New York Plans To Reduce Waste
New York’s Department of Environmental Conservation (DEC) has a new solid waste management plan setting ambitious waste reduction goals for the next 20 years. “Beyond Waste: A Sustainable Material Management Strategy,” proposes new ways for state and local government, businesses and individual citizens to move toward materials management approaches that reduce greenhouse gases and other pollution, save energy and create green jobs. The 20-year goal is to reduce the average amount of waste New Yorkers dispose of from 4.1 to 0.6 lbs/person/day. According to an executive summary, these new approaches represent a shift from focusing on “end-of-the-pipe” waste management techniques to looking “upstream” at how materials that would otherwise become waste can be more sustainably managed.

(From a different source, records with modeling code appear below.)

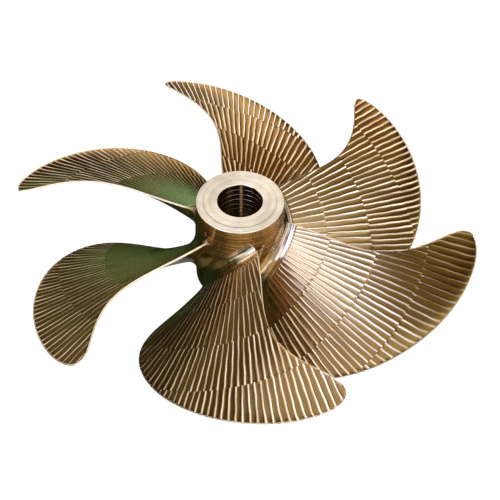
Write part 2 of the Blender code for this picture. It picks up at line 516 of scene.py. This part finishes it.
def unrolled_blade(grooves):
    sheet = Sheet()
    band_step = BAND_STEP / RADIUS
    root_rows = even_values(ROOT_START, BAND_EDGES[0] - ROOT_GAP, ROOT_PASS_ROWS * ROOT_PASSES)
    root_degrees = even_values(-ROOT_REACH_DEGREES, ROOT_REACH_DEGREES, ROOT_COLUMNS)
    root_columns = [math.radians(value) for value in root_degrees]
    sheet.root_row, outer = sheet.add_band(root_columns, root_rows, None)
    for band, pattern in enumerate(grooves):
        last = band == len(grooves) - 1
        inner_x = BAND_EDGES[band] + (band_step if band else 0.0)
        outer_x = BAND_EDGES[band + 1] - (0.0 if last else band_step)
        rows = band_rows(inner_x, outer_x, LAST_BAND_ROWS if last else BAND_ROWS, last)
        if band == 0:
            rows[1:1] = [inner_x + offset for offset in GROOVE_END_ROWS]
        low = min(edge_angle(x, -1) for x in rows)
        high = max(edge_angle(x, 1) for x in rows)
        columns = groove_columns(low, high, pattern)
        first_row, last_row = sheet.add_band(columns, rows, band)
        sheet.join_rows(outer, first_row)
        outer = last_row
    return sheet


# Blade mesh

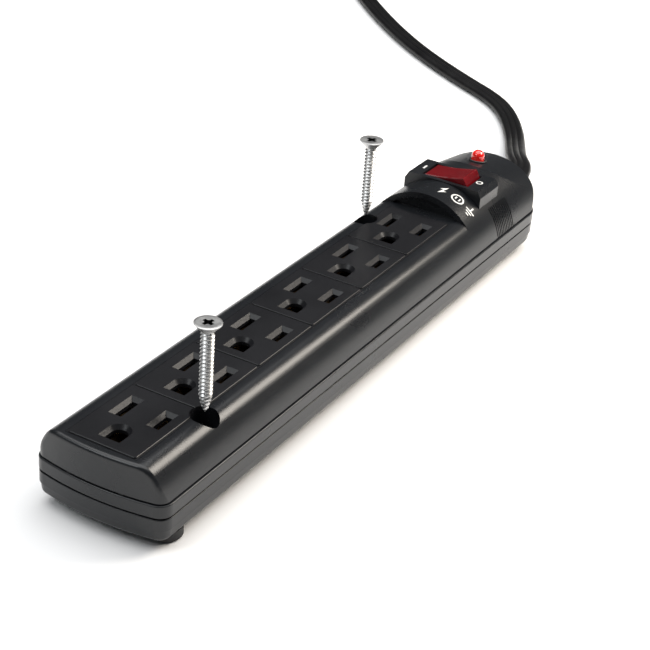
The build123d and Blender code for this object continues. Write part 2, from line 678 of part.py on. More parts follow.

This shift is central to the state’s ability to adapt to an age of growing pressure to reduce demand for energy, reduce dependence on disposal, minimize emission of greenhouse gases and create green jobs, according to DEC. Strategies include influencing product and packaging design to minimize waste and maximize the use of recyclable materials and will involve all players in the production and supply chain – manufacturers, distributors, retailers, consumers and government. The plan calls for increased investment in recycling and distribution/reverse distribution infrastructure and a decreased reliance on waste disposal. A new materials management plan would capture the economic value of waste materials, conserve their imbedded energy and in the process, minimize generation of greenhouse gases and pollution. The plan could create 67,000 green jobs by 2030 as well as other economic opportunities.